Abadan is thought to have originally developed as a port city under the Abbasids' rule. Legendarily, it was founded by a holy man, 'Abbad. In this time period, it was a commercial source of salt and woven mats. The siltation of the river delta forced the town further away from water; Ibn Battutah described Abadan as a small city in a flat salty plain. Politically, Abadan was often the subject of dispute between the nearby states; in 1847, Persia acquired it, in which state Abadan has remained since. From the 17th century onward, the island of Abadan was part of the lands of the Arab Ka'ab ( Bani Kaab) tribe. One section of this tribe, Mohaysen, had its headquarters at Mohammara(present-day Khorramshahr), until the removal of Shaikh Khaz'al Khan in 1924.
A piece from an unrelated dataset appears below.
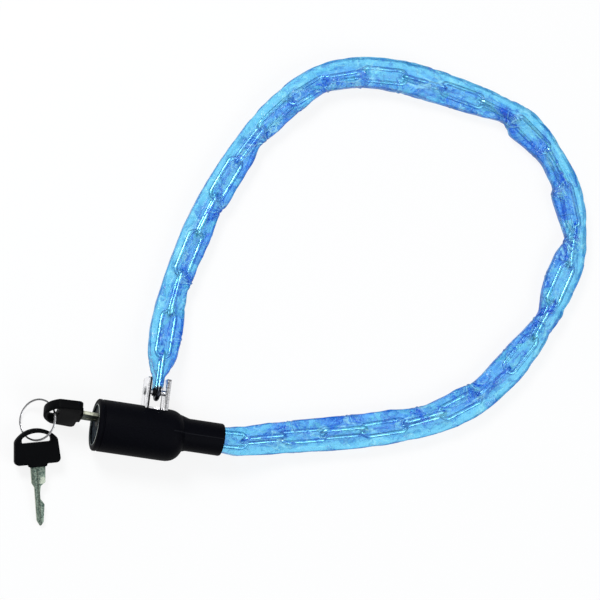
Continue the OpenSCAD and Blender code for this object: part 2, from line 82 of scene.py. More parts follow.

It was not until the 20th century that rich oil fields were discovered in the area. In 1910, the population had been around 400. The Anglo-Persian Oil Company built their first pipeline terminus oil refinery in Abadan, starting in 1909 and completing it in 1913. By 1938, it was the largest in the world. To this day it remains a vast facility for refining petroleum. The facilities necessitated an equally vast population: more than 220,000 people in 1956.

Only a low 9% of managers (of the oil company) were from Khuzestan. The proportion of natives of Tehran, the Caspian, Azarbaijan and Kurdistan rose from 4% of blue collar workers to 22% of white collar workers to 45% of managers. Thus while Arabic speakers were concentrated on the lower rungs of the work force, managers tended to be brought in from some distance.

On August 19, 1978-the anniversary of the US backed pro-Shah coup d'etat which overthrew the nationalists and popular Iranian prime minister, Dr. Mohammed Mossadegh — the Cinema Rex, a movie theatre in Abadan, Iran, was set ablaze by four Islamic Revolution sympathizers in an attempt to help the cause of Iran's Islamic Revolution. The local Abadan police had taken notice, and became suspicious of Hossein Takbali-zadeh and his accomplices, and had started following the arsonists as they were entering Cinema Rex. The police decided to continue their surveillance and track the group after they left the movie theatre. This incident ended up causing the Cinema Rex Fire, where over 350 people perished. At the trial, Hossein Takbali-zadeh stated that his three accomplices by the names of Faraj, Falah, and Yadollah had all burned in the fire.

In September 1980, Abadan was almost overrun during a surprise attack on Khuzestan by Iraq, marking the beginning of the Iran-Iraq War. For 18 months Abadan was besieged, but never captured, by Iraqi forces. Much of the city, including the oil refinery which was the world's largest refinery with capacity of 680,000 barrels per day, was badly damaged or destroyed by the siege and by bombing. Previous to the war, the city's civilian population was about 300,000, but before it was over, most of the populous had sought refuge elsewhere in Iran.

After the war, the biggest concern was the rebuilding of Abadan's oil refinery. In 1993, the refinery began limited operation & and the port reopened. By 1997, the refinery reached the same rate of production it was at before the war.

Recent events

To honour the 100th anniversary of the refining of oil in Abadan, city officials are planning an "oil museum"

Places of interest

Taj cinema in Abadan
Taj cinema in Abadan

The Abadan Institute of Technology was established in Abadan in 1939. The school specialized in engineering and petroleum chemistry, and was designed to train staff for the refinery in town. The school's name has since changed several times, but since 1989 has been considered a branch campus of the Petroleum University of Technology, centered in Tehran.

There is an international airport in Abadan. It is represented by the IATA airport code ABD.


  • The Abadan oil refinery was featured on the reverse side of Iran's 100-rial banknotes printed in 1965 and from 1971 to 1973.